## Begin

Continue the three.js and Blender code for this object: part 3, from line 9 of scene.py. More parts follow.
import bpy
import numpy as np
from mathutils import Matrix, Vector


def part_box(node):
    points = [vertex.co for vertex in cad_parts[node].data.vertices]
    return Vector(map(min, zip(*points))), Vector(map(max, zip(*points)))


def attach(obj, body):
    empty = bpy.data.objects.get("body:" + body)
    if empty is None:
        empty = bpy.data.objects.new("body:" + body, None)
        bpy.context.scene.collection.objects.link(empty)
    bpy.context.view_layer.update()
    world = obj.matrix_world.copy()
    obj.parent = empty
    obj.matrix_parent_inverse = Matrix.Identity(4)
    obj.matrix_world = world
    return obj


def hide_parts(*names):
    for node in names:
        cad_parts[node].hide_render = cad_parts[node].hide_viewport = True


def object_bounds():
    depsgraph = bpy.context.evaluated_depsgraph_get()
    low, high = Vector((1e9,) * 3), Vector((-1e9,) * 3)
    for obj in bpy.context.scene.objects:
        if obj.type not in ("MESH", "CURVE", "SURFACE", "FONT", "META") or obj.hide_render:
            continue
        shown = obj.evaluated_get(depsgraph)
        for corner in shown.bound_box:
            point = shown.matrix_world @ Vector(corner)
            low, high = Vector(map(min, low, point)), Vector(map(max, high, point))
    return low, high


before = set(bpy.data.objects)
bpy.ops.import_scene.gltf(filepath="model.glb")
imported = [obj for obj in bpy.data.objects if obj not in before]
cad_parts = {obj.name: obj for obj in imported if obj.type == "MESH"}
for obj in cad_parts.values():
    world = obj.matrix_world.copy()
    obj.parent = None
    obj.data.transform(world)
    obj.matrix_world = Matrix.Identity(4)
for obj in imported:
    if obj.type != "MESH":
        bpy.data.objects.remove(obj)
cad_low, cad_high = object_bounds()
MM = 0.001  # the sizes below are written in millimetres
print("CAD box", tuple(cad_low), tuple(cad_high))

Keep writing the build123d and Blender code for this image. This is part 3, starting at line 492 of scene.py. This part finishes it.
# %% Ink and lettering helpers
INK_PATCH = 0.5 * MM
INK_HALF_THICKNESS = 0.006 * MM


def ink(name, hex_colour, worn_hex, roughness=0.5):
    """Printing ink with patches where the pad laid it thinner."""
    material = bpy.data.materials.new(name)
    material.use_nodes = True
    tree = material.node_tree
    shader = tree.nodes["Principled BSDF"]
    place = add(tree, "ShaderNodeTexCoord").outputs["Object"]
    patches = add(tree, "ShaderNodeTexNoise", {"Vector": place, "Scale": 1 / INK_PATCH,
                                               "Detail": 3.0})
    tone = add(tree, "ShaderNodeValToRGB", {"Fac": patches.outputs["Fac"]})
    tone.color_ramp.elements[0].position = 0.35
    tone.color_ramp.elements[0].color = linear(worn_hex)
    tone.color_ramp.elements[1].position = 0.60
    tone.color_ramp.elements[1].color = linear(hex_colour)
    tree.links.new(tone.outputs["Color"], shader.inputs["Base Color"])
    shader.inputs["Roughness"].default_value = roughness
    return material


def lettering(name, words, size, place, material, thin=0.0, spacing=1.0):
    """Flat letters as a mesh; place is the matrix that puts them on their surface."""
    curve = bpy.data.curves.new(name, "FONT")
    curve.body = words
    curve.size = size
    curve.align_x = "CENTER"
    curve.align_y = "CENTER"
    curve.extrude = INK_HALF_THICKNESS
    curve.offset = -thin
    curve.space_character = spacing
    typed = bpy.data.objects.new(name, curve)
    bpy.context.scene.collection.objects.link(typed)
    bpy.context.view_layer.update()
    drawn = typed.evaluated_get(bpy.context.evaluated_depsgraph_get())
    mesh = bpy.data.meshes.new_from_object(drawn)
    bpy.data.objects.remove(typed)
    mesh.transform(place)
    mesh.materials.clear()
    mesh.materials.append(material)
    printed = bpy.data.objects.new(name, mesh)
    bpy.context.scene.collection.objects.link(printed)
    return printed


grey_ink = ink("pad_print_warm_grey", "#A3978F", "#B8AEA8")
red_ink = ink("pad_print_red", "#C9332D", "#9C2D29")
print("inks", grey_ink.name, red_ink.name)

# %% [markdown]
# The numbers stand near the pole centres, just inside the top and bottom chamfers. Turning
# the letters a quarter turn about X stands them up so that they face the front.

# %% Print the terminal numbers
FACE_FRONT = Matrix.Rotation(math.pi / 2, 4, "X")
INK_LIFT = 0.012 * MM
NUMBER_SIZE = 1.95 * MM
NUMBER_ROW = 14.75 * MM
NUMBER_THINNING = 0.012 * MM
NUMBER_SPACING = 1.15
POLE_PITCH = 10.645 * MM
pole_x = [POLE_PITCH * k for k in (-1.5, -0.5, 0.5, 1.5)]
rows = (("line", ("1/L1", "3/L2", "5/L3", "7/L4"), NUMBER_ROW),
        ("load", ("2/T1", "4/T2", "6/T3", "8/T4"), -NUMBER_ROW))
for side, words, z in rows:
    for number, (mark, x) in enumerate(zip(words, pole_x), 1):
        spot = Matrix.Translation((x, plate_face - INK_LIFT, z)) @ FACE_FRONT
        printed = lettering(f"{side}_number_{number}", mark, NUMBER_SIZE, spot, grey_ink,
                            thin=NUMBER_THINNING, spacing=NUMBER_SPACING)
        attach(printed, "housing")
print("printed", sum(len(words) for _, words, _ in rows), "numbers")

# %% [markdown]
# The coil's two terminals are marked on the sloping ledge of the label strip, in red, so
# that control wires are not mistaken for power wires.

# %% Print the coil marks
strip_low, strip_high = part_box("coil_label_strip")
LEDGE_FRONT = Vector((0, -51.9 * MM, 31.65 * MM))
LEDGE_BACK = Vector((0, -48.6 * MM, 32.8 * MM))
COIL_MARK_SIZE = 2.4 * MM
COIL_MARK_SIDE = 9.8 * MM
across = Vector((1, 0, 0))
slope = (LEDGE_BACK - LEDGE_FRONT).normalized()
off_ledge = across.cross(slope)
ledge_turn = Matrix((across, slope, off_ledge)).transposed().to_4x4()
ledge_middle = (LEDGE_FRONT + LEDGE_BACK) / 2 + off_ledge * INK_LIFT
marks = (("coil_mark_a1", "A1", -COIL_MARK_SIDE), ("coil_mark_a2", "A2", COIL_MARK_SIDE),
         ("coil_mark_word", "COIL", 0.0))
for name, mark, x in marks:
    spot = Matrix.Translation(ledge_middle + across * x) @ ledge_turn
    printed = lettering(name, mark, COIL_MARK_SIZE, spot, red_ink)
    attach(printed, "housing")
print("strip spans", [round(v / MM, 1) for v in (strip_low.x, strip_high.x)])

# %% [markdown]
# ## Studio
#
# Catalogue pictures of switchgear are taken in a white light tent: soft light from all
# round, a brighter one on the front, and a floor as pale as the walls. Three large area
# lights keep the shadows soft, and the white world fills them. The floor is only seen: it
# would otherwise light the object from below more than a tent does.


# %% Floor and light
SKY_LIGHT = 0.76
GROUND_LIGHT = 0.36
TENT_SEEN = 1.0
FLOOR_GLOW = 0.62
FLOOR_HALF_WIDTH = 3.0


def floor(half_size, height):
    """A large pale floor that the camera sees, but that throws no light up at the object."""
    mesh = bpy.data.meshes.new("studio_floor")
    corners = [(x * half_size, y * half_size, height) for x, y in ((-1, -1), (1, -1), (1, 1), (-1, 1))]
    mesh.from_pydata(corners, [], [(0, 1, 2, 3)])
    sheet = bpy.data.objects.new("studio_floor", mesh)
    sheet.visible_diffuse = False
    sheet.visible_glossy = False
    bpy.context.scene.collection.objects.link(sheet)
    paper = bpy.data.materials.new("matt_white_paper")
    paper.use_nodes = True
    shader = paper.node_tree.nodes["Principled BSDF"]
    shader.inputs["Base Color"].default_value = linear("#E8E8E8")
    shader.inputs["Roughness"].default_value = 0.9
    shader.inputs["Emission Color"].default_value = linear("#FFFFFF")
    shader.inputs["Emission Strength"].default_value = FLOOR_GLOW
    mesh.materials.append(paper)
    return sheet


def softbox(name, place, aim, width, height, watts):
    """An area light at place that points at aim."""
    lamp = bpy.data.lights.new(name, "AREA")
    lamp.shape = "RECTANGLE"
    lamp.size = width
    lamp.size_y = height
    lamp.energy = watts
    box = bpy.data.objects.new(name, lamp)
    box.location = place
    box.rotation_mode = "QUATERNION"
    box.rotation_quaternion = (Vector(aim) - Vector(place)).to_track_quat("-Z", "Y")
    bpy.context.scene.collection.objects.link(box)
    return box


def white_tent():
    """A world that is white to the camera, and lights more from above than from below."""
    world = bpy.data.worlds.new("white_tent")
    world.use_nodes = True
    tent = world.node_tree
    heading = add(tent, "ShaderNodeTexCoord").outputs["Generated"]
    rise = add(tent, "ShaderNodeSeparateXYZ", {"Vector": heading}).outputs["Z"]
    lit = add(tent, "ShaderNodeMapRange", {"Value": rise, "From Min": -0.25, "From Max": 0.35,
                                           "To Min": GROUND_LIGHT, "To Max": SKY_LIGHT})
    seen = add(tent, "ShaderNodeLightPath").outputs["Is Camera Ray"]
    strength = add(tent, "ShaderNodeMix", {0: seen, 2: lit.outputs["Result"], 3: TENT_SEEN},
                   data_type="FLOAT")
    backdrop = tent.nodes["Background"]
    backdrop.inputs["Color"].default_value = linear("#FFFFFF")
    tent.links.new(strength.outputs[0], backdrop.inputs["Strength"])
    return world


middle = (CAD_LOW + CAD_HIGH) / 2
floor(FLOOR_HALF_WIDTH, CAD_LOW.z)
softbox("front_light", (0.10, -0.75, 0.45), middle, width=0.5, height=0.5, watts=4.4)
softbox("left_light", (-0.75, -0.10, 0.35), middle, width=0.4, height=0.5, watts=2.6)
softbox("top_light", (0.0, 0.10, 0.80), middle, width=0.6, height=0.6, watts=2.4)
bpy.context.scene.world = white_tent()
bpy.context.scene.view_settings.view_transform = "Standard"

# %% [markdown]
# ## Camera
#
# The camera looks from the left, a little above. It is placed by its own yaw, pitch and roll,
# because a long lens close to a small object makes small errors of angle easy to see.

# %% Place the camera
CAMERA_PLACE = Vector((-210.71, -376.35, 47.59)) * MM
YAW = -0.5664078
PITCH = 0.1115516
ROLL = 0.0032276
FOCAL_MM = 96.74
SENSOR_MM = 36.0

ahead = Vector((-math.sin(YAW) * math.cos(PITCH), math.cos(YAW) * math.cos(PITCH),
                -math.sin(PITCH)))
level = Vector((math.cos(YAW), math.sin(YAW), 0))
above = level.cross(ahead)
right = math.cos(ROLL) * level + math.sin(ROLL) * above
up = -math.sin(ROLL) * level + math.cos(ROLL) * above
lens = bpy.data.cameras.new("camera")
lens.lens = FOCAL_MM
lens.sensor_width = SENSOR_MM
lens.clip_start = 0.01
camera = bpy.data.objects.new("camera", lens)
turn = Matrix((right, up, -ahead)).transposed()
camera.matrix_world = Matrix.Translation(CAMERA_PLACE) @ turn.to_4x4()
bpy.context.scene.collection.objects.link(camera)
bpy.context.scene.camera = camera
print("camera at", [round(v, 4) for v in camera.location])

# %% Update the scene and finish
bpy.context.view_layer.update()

## End

• **CHALLENGE**
Of all the entries above, repeat only the lines from the line that has "for corner in" to the line that has "INK_HALF_THICKNESS = 0.006 * MM", both lines included, exactly.

• **EXPECTED ANSWER**
        for corner in shown.bound_box:
            point = shown.matrix_world @ Vector(corner)
            low, high = Vector(map(min, low, point)), Vector(map(max, high, point))
    return low, high


before = set(bpy.data.objects)
bpy.ops.import_scene.gltf(filepath="model.glb")
imported = [obj for obj in bpy.data.objects if obj not in before]
cad_parts = {obj.name: obj for obj in imported if obj.type == "MESH"}
for obj in cad_parts.values():
    world = obj.matrix_world.copy()
    obj.parent = None
    obj.data.transform(world)
    obj.matrix_world = Matrix.Identity(4)
for obj in imported:
    if obj.type != "MESH":
        bpy.data.objects.remove(obj)
cad_low, cad_high = object_bounds()
MM = 0.001  # the sizes below are written in millimetres
print("CAD box", tuple(cad_low), tuple(cad_high))

Keep writing the build123d and Blender code for this image. This is part 3, starting at line 492 of scene.py. This part finishes it.
# %% Ink and lettering helpers
INK_PATCH = 0.5 * MM
INK_HALF_THICKNESS = 0.006 * MM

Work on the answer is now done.